Page:Le Tour du monde - 17.djvu/323

Le texte de cette page a été corrigé et est conforme au fac-similé.

leur vieux père veuf, sans quitter sa famille, avait pris l’habit monastique. Il vivait en méditations dans une petite case enfouie sous les pommiers. Mes plus agréables souvenirs me reportent au milieu de ces braves gens, qui me reçurent en ami sur la présentation du jeune étudiant. Leurs manières franches et ouvertes contrastaient dignement avec la soumission forcée et farouche des seuls paysans corvéables que j’avais vus jusque-là. Peu aisés, ils étaient simplement hospitaliers et appréciaient noblement la liberté. Ils lui étaient reconnaissants surtout de ce qu’elle leur donnait le droit d’offrir ce que les pauvres serfs font que le devoir de laisser prendre, et comprenaient que la dignité de l’homme est entre ce devoir et ce droit. En m’initiant aux aspirations politiques de la jeune Roumanie, l’étudiant m’éclaira sur le régime féodal encore en vigueur. Il serait trop long et inopportun de remonter aux différentes phases de remaniements de la constitution de la propriété ; d’ailleurs, une révolution a abrogé ces lois. Elle n’a pu encore réparer leurs désastreuses conséquences : — l’état précaire du paysan et du pays.

Une tombe. — Dessin de Lancelot.

Dans les deux principautés, les paysans cultivateurs se divisaient en deux classes, les petits propriétaires au nombre de cent dix mille et les corvéables, établis sur les domaines des boyards, de l’État et du clergé, qui étaient trois millions. Dans la Valachie seule, deux mille familles nobles avaient deux millions de corvéables ; en Moldavie, soixante mille familles cultivaient les biens des monastères,

Les conditions faites au paysan n’avaient d’analogie en aucune contrée de l’Europe. Le règlement organique de 1831 (œuvre du protectorat russe) établissait trois classes de paysans ; la plus favorisée recevait du propriétaire environ neuf arpents de terres cultivables ainsi divisés : un arpent pour maison et jardin, trois arpents en terre de labour, trois arpents de prairie à foin, deux arpents de pâturages.

Le paysan devait, pour loyer de ses terres, quatorze journées de travail, dont une de labour et une de transport de bois, et quatorze jours d’iobagie ou corvée. Il était de plus soumis à la dîme sur tous les produits, et à un droit de monopole sur tout objet de consommation, y compris le pain, le vin et l’eau-de-vie. Des calculs établissent que le paysan payait le loyer de ces terres à raison de vingt-cinq pour cent du prix de leur valeur. Le manque de débouchés ne lui permettait guère de tirer parti de ses produits, et il restait encore seul à supporter les impôts de l’État, le service militaire et la corvée des routes.

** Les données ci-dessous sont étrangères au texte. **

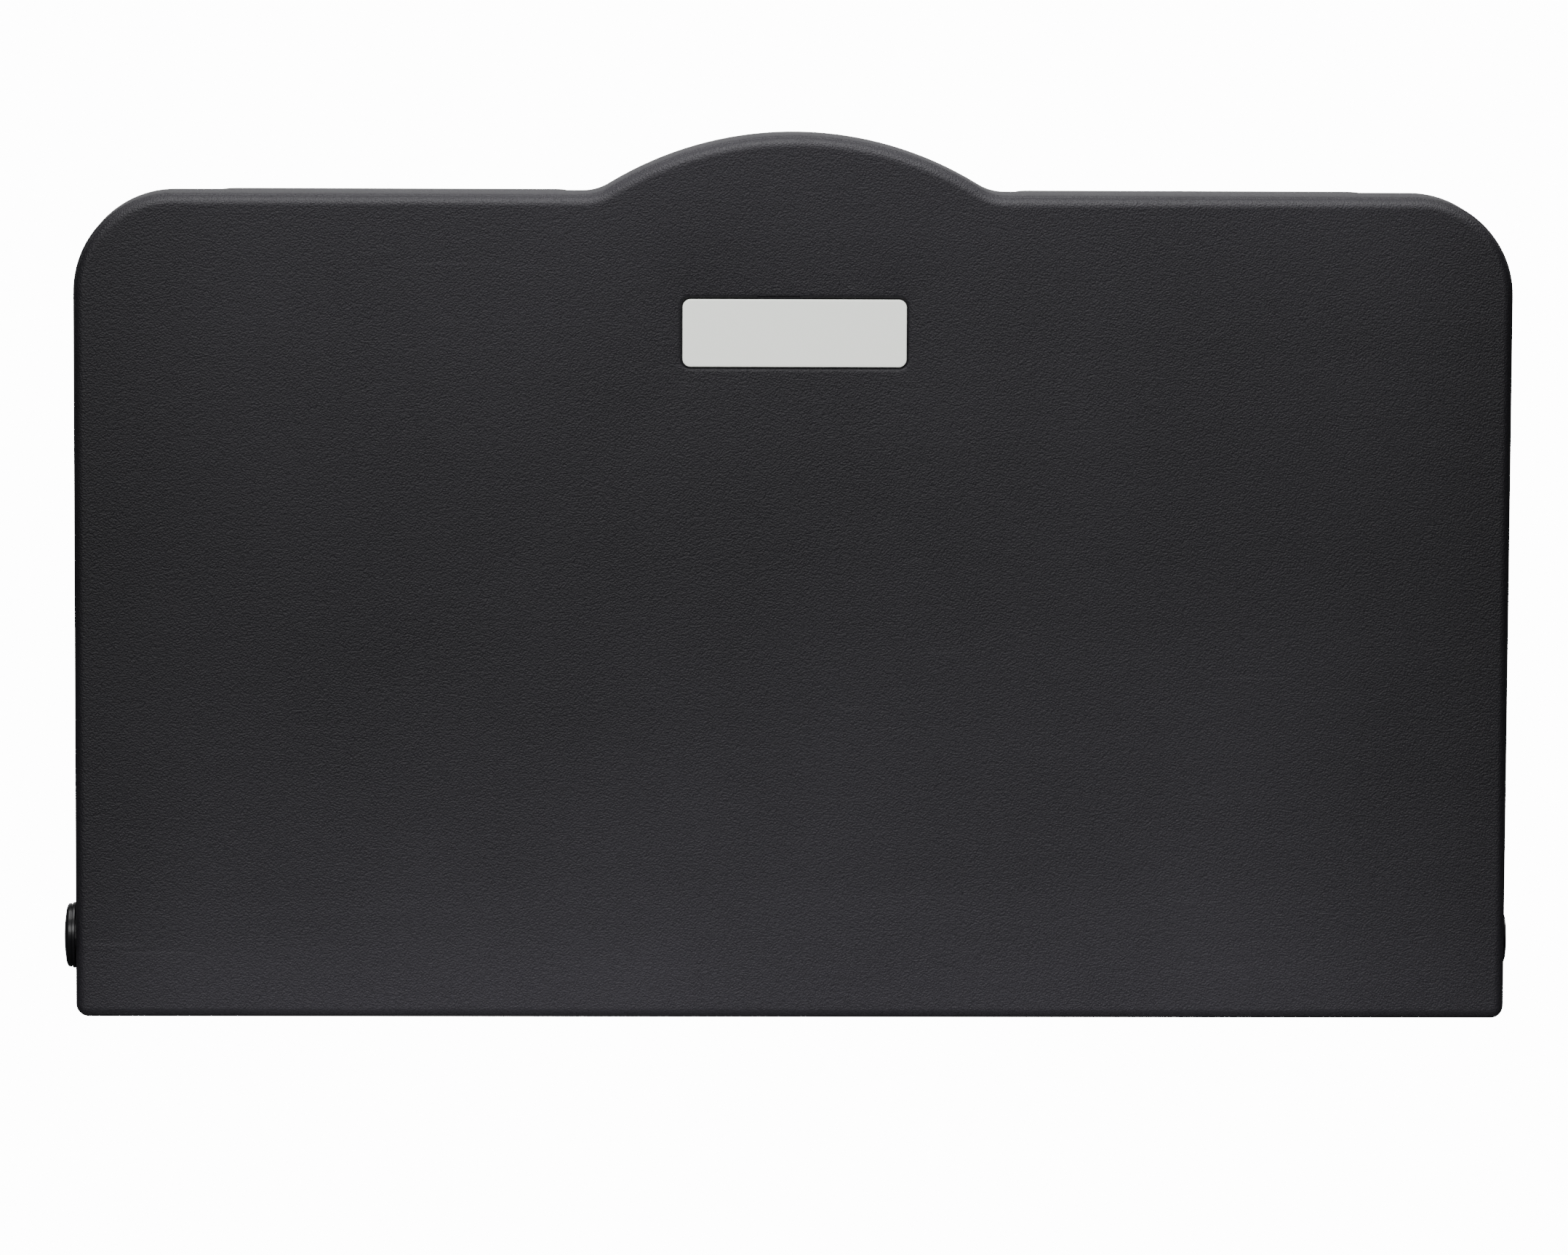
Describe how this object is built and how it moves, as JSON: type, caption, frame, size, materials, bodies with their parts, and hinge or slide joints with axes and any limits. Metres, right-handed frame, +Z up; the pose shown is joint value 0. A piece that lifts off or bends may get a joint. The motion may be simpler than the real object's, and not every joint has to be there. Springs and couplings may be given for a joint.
{
  "type": "baby changing station",
  "caption": "Wall-mounted fold-down baby changing station, shut: a moulded bed door with a rounded grip hump, on a steel hinge, over a shallow wall unit.",
  "frame": {"origin": "middle of the steel back plate's rear face, on the wall plane", "axes": "+X along the hinge to the right as seen from the front, +Y into the wall, +Z up; the front of the shut door faces -Y"},
  "size_m": [0.8793, 0.102, 0.5371],
  "materials": {
    "shell": "charcoal blow-moulded polyethylene with a fine leather grain",
    "gloss_cap": "polished black",
    "nylon": "black moulded nylon",
    "name_plate": "off-white satin, blank",
    "label": "satin film with plain pictograms",
    "painted_steel": "black powder coat",
    "zinc_steel": "zinc plated",
    "spring_steel": "oiled spring steel",
    "chrome": "polished",
    "rubber": "matt black",
    "webbing": "woven nylon webbing",
    "liner_paper": "soft crepe paper"
  },
  "bodies": {
    "wall_unit": {"wall_shell": "shell", "dispenser_box": "shell", "instruction_label": "label", "damper_rotor": "nylon", "hinge_shaft": "zinc_steel", "lid_hinge_pin": "zinc_steel", "torsion_spring_left": "spring_steel", "torsion_spring_right": "spring_steel", "shaft_clip_left": "spring_steel", "shaft_clip_right": "spring_steel", "hinge_bracket_left": "painted_steel", "hinge_bracket_right": "painted_steel", "back_plate": "painted_steel", "stop_angle": "painted_steel", "bag_hook_left": "painted_steel", "bag_hook_right": "painted_steel", "open_stop_pad_left": "rubber", "open_stop_pad_right": "rubber", "liner_stack": "liner_paper", "bracket_bolt_lower_left": "zinc_steel", "shell_screw_lower_left": "zinc_steel", "closing_bumper_lower_left": "rubber", "bracket_bolt_upper_left": "zinc_steel", "shell_screw_upper_left": "zinc_steel", "closing_bumper_upper_left": "rubber", "hook_screw_left": "zinc_steel", "bracket_bolt_lower_right": "zinc_steel", "shell_screw_lower_right": "zinc_steel", "closing_bumper_lower_right": "rubber", "bracket_bolt_upper_right": "zinc_steel", "shell_screw_upper_right": "zinc_steel", "closing_bumper_upper_right": "rubber", "hook_screw_right": "zinc_steel"},
    "door": {"front_shell": "shell", "bed_shell": "shell", "name_plate": "name_plate", "hub_cap": "gloss_cap", "side_cap_right": "gloss_cap", "damper_body": "nylon", "side_bush_right": "nylon", "bearing_block_left": "nylon", "bearing_block_right": "nylon", "strap_anchor_left": "nylon", "strap_anchor_right": "nylon", "buckle_socket": "nylon", "strap_left": "webbing", "strap_right": "webbing", "bearing_screw_lower_left": "zinc_steel", "bearing_screw_upper_left": "zinc_steel", "anchor_screw_left": "zinc_steel", "bearing_screw_lower_right": "zinc_steel", "bearing_screw_upper_right": "zinc_steel", "anchor_screw_right": "zinc_steel"},
    "lid": {"dispenser_lid": "shell", "lock_housing": "chrome"},
    "lock": {"lock_plug": "chrome", "lock_cam": "zinc_steel"},
    "buckle_plug": {"buckle_plug": "nylon"}
  },
  "joints": [
    {"name": "door_hinge", "type": "hinge", "parent": "wall_unit", "child": "door", "pos_m": [0, -0.077, -0.107], "axis": [1, 0, 0], "range_deg": [0, 90], "stiffness_Nm_per_rad": 2.2, "springref_deg": -40.11},
    {"name": "lid_hinge", "type": "hinge", "parent": "wall_unit", "child": "lid", "pos_m": [0, -0.0125, 0.2245], "axis": [-1, 0, 0], "range_deg": [0, 95]},
    {"name": "lock_turn", "type": "hinge", "parent": "lid", "child": "lock", "pos_m": [0, -0.033, 0.22], "axis": [0, 0, 1], "range_deg": [-90, 0]},
    {"name": "buckle_release", "type": "slide", "parent": "door", "child": "buckle_plug", "axis": [1, 0, 0], "range_m": [0, 0.036], "deforming": ["strap_right"]}
  ]
}
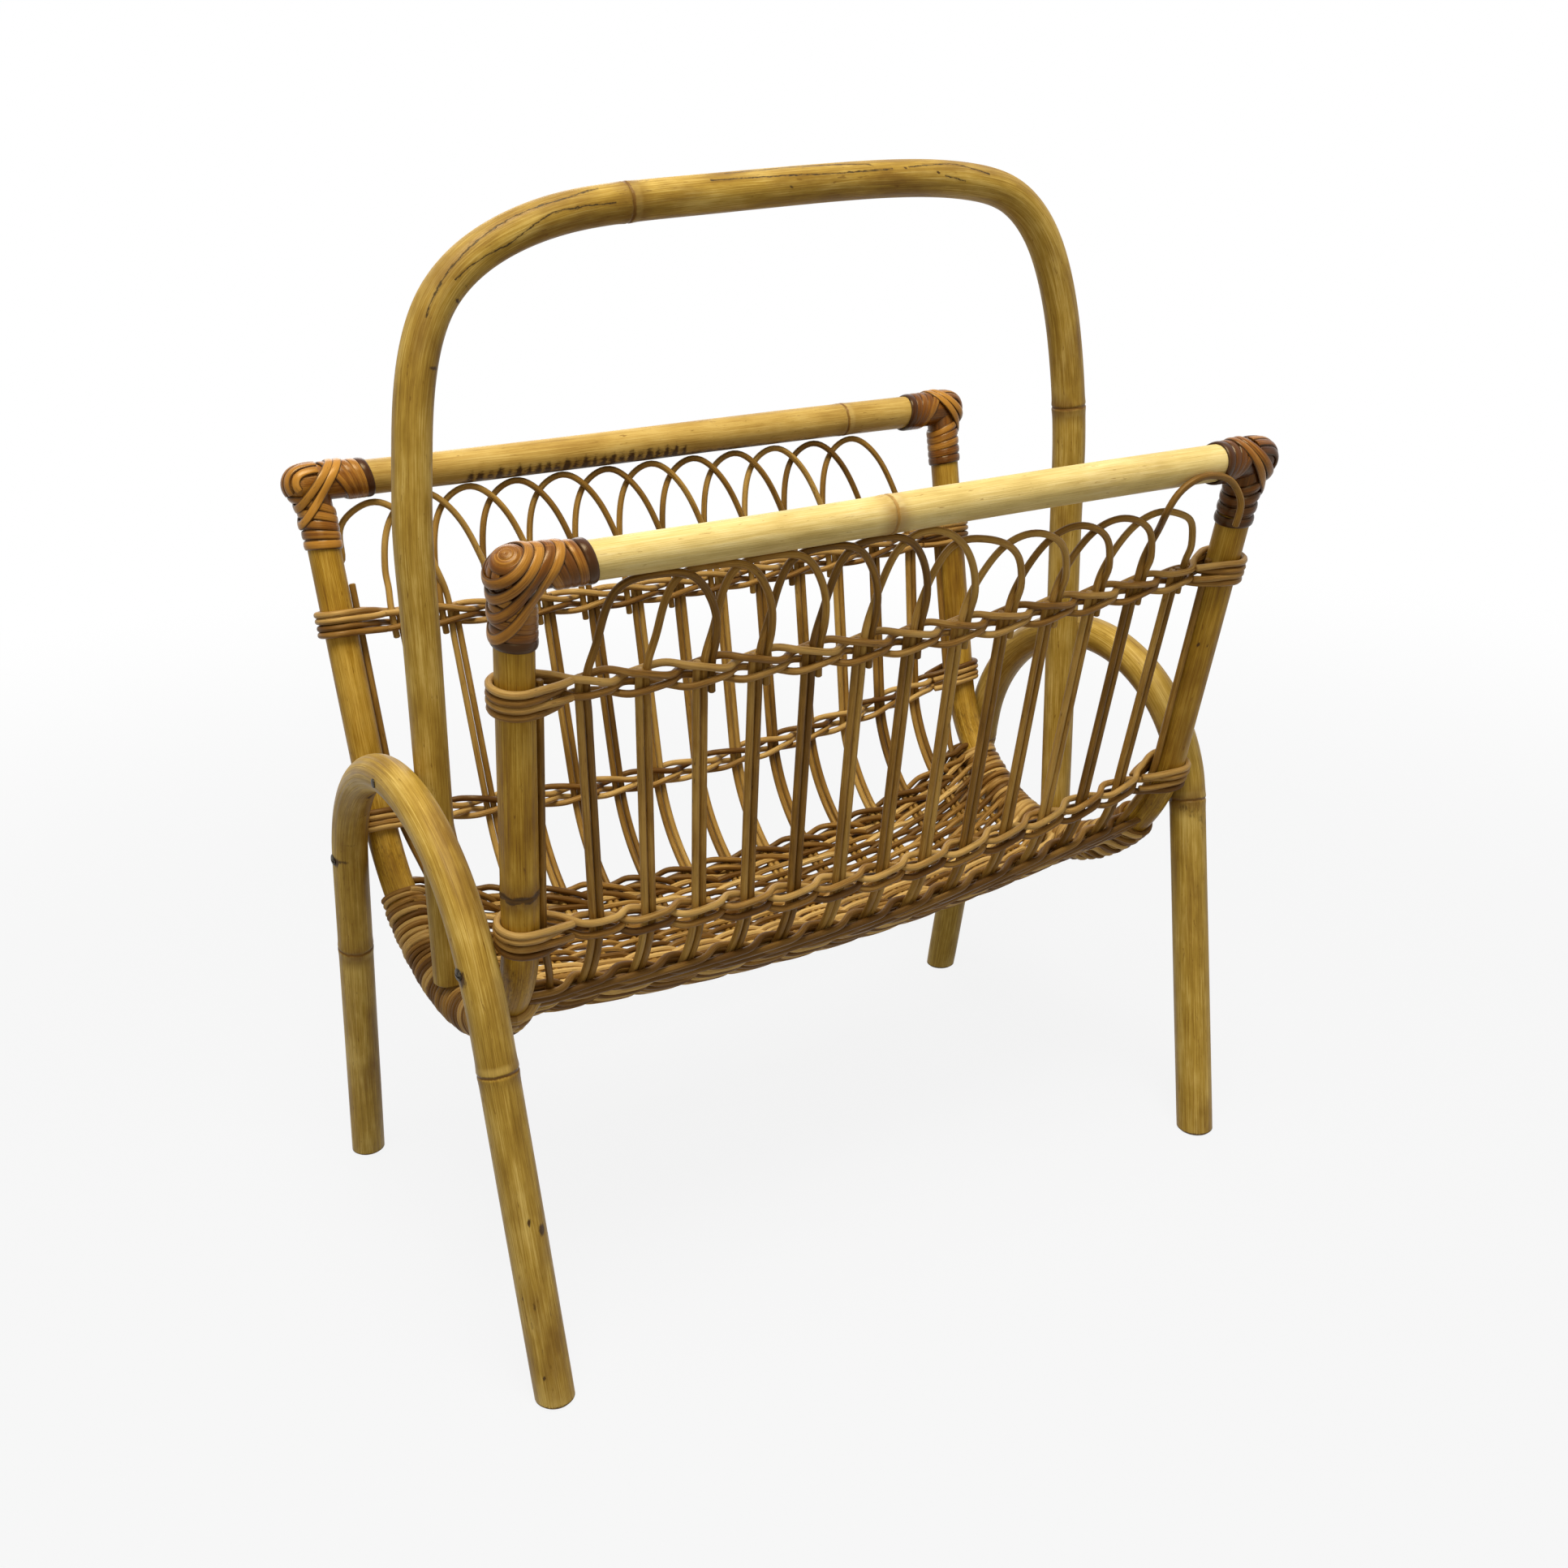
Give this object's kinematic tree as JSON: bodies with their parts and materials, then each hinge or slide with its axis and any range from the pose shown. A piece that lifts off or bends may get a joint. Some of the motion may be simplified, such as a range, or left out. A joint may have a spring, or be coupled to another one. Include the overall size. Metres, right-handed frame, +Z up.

Une meule de foin. — Dessin de Lancelot

Si le paysan s’absentait plus d’un an, sa maison, ses plantations, appartenaient de droit au propriétaire. Il ne pouvait changer de domicile avant d’avoir déposé le montant de sa captation pour les années, à courir jusqu’au prochain recensement, qui n’a lieu que de sept ans en sept ans, et d’avoir payé au propriétaire les redevances de l’année courante.

Le propriétaire, lui, avait le droit de l’expulser et n’était tenu que de le prévenir une année d’avance. Quelque oppressives qu’elles paraissent, c’étaient là les conditions légales ; on comprendra ce que la force et l’abus surent en faire, en lisant le discours d’un paysan roumain, membre en 1848 d’une commission d’examen et de réforme de la constitution de la propriété :

« … Si le ciocoï (boyard) avait pu mettre la main sur le soleil, il s’en serait emparé et aurait vendu au paysan, contre de l’argent, la lumière et la chaleur de Dieu ! Si le siocoï avait pu prendre possession des eaux de la mer, il en eût fait un objet de spéculation, et il aurait asservi le paysan par les ténèbres, par le froid, par la soif, comme il l’a asservi par la faim, en s’emparant de la terre !

« Direz-vous, boyards, que vous avez acheté la terre avec de l’argent ? Mais votre richesse n’est pas le fruit de votre travail, elle est faite au prix de la sueur de nos fronts, sous les coups de votre fouet, joint au fouet gouvernemental. Voudriez-vous dire que vous avez conquis cette terre avec le glaive, dans les siècles passés et oubliés ? Mais nous, où étions-nous donc alors ? N’étions-nous pas par hasard avec vous et dans vos rangs ?

« Depuis que vous l’avez conquise par le sabre, l’avez-vous si bien gardée avec le sabre, que le pied d’un ennemi ne l’ait foulée ?… Non, messieurs ; vous avez, pour sauver lâchement votre vie, abandonné au sabre cette terre que vous aviez gagnée par le sabre.